Surrounded by the white, six-petal lilies, Alex removes yellow anthers from the flower centres. “I feel sorry for the bees,” he chuckled, “but in case the rain comes it stains the inside of the flowers and makes them mucky.” This process also prolongs the life of the blossoms and prevents any fluffy pollen staining tablecloths and furnishings.

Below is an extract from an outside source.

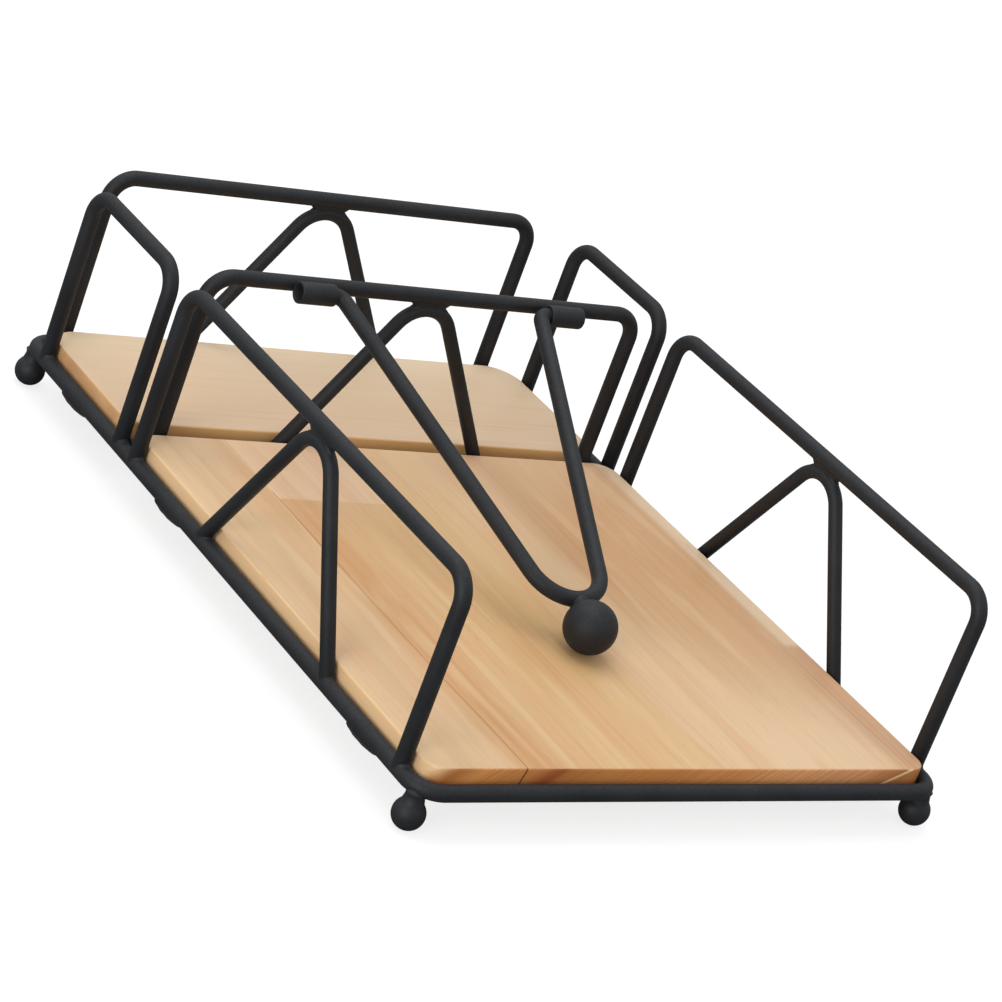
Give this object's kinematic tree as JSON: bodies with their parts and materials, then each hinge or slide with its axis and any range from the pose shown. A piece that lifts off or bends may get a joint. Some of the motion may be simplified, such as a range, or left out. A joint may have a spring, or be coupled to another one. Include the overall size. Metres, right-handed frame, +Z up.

Preparation for the crop starts early. “I dig the bulbs out when they are done after Christmas, trim the roots and store them. Then give the ground some nourishment and extra soil, otherwise, if you leave them they don’t grow well. I then re-plant the bulbs around May, June time.”Alex is a dedicated, full-time carer to his wife Angela who is confined to a wheelchair. The flowers are an enthusiast’s pursuit. “They [flowers] take a lot of work and I’ve got limited time, so I garden from about 2 to 4[pm] every day,” he said modestly. The lilies begin blooming around the end of October, which immediately prompts sales. “People are always calling, looking for a bunch. This might last up to the New Year.”
Donned in wellies Alex cut and tied generous bunches [three stems per bunch] and started loading the van to take into town for sale. “I usually get raided!” he laughed, “I have to disappoint people sometimes as I don’t always have enough.”
The going rate is £3 per bunch, an increase of 50p since last year. “Nobody has complained about the prices yet,” said Alex who is conscious of low, island wages and feels wary of over-charging. “Somebody once told me that one stem costs £5 in England. But I always think about the people, everybody is worrying about their budgets!”
Christmas lilies are more widely known as Easter Lilies, Trumpet Lilies and White Heaven. On St Helena they are also called St John’s Lilies. Reaching up to a metre tall, each leafy stem can yield clusters of up to nine buds and have a glorious spread of 30cm.
Stocks are usually exhausted by the Christmas week, triggering the whole process to start again for next year’s crop. What about Alex’s motivation to do it all over again, is it the money? “No, I just do it for the love of seeing them grow,” he answers with a smile on his face.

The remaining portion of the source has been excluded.